Wednesday, May 16, 2007

Teenpop and its discontents

It's a long one, but this thread has some fine compressed insights (especially by Tim Finney and Jess) on the teenpop phenomenon. Frankly, I don't have a dog in this hunt. There's a reason why I freeze when non-rockcrits ask me what "kind" of music I listen to: I'm expected to list genres (inevitably, the person asking will say, "I listen to anything BUT country"). I don't know any serious consumer of music who says, "I'm a reggae fan" but there are plenty of people who love Bob Marley, Black Uhuru, etc. We listen to artists, not genres.

My feelings for "teenpop" as a subgenre and signifier of various kinds of youth, rebellion, angst, and ecstasy run counter to a lot of what's expressed in that ILM thread. It does, however, return us to the central question: HOW do we listen to what we listen to? Frank Kogan and Chuck Eddy have posited their own answers, not all of which I necessarily agree with, but you can't accuse them of promoting one genre and its characteristics; if anything, Kogan and Eddy (in particular) have tried to expand a listener's notion of what, say, heavy metal can encompass as well as the ways in which our understanding of heavy metal changes as our tastes bump against other records (and other people).
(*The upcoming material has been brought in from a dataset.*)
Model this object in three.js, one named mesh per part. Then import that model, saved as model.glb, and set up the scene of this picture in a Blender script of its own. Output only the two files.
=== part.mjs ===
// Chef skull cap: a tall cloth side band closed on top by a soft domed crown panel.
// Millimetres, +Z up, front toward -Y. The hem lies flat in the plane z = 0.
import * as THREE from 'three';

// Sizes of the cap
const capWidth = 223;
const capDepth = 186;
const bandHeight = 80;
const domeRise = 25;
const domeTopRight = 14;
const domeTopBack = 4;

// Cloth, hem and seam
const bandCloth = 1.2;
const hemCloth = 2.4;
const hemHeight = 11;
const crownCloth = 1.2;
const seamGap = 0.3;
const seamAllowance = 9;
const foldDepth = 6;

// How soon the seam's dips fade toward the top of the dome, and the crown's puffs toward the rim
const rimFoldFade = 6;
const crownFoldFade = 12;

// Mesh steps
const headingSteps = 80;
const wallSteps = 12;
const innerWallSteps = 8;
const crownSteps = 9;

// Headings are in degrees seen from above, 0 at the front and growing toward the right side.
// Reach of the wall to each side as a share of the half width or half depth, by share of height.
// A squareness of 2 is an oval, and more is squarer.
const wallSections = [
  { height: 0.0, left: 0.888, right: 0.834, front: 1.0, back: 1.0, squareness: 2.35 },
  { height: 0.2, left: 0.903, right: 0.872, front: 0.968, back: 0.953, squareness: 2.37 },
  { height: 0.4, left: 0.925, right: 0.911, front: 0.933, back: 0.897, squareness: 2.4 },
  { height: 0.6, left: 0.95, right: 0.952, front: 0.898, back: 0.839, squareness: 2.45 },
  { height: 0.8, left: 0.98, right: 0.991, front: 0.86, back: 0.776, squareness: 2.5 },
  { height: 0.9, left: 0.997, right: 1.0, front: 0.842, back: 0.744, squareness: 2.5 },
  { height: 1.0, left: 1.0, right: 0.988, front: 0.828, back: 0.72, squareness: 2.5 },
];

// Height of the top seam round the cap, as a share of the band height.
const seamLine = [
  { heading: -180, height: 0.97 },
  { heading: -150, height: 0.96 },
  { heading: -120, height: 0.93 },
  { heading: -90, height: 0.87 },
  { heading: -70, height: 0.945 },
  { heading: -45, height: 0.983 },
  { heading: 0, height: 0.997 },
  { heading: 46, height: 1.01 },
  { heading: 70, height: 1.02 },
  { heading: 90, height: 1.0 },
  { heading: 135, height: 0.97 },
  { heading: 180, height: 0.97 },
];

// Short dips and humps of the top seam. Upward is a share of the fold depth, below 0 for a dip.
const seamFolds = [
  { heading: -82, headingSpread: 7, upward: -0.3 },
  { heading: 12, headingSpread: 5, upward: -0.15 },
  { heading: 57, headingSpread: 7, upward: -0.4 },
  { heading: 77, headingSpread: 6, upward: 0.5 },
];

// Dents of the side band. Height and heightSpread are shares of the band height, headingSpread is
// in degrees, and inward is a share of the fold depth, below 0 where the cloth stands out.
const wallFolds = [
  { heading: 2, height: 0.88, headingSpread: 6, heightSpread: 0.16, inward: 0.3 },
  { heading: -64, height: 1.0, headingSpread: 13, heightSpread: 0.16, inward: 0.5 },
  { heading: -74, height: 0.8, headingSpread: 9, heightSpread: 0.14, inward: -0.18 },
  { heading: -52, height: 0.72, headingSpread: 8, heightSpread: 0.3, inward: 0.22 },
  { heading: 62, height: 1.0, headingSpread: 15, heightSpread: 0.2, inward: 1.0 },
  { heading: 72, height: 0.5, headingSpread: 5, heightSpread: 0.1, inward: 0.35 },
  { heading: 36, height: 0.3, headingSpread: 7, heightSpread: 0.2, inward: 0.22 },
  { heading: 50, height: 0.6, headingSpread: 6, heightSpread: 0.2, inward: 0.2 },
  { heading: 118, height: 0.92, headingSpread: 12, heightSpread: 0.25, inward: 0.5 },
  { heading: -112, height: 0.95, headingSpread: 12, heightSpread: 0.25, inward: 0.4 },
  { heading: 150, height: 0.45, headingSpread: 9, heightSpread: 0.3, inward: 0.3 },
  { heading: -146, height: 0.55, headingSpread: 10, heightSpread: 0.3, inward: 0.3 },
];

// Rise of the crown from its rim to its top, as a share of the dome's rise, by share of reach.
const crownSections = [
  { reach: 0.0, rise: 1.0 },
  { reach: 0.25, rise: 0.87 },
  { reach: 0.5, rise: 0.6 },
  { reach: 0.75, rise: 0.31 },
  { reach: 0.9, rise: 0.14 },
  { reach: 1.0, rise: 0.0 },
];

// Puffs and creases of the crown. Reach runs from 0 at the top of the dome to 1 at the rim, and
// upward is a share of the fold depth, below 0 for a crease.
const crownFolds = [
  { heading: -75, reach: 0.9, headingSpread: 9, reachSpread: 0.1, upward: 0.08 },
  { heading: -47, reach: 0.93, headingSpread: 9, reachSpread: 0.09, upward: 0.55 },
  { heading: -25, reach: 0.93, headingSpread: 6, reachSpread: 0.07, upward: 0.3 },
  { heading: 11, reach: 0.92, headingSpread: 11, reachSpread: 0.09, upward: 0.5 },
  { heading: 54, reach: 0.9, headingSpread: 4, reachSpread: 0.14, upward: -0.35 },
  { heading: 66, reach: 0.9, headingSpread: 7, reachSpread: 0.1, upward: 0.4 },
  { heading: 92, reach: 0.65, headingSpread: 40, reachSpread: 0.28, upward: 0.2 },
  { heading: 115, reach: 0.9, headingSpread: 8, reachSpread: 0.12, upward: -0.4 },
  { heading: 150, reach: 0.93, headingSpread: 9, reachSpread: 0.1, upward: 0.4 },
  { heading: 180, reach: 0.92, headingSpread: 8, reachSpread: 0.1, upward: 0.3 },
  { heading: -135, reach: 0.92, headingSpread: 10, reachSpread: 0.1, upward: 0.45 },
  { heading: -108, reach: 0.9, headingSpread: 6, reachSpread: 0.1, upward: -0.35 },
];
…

How do I respond to teenpop? As I mentioned in my own post, I got to thinking of Maura Johnston's freestyle panel at EMP. Matos asked me how South Floridians regarded freestyle as a genre. I said something, "It was OUR MUSIC," which, admittedly, was rather lame, but it summarized how thirteen-year-old horny boys and girls felt. We were responding to Company B, "Diamond Girl," "Jealous Fellows," and Noel's "Silent Morning," not to "the music played on Power 96 and Y-100 and listened to by guys in rat tails and girls in Capezios, Taxi pants, and hoop earrings." The hysterical nature of adolescent experiences dovetailed with the scenarios drawn in their songs:

As I age and life gets duller, the memorable experiences are actually MORE melodramatic in context, so "Girlfriend," "Wake Up," and "Since U Been Gone" really do become the soundtrack to my life. Call it hyperrealism. Jody Rosen was right when he posited in his Slate essay last week that the "defining feature of post-Lavigne teenpop is its adult pretensions," but I'd also remark that "the defining feature of adulthood is pretension." Thirtysomethings are pretty smug, generally, and so are the artists we tend to admire; thus, there's something to be said about teens striving for adulthood using the language and manners of eighteen-year-olds.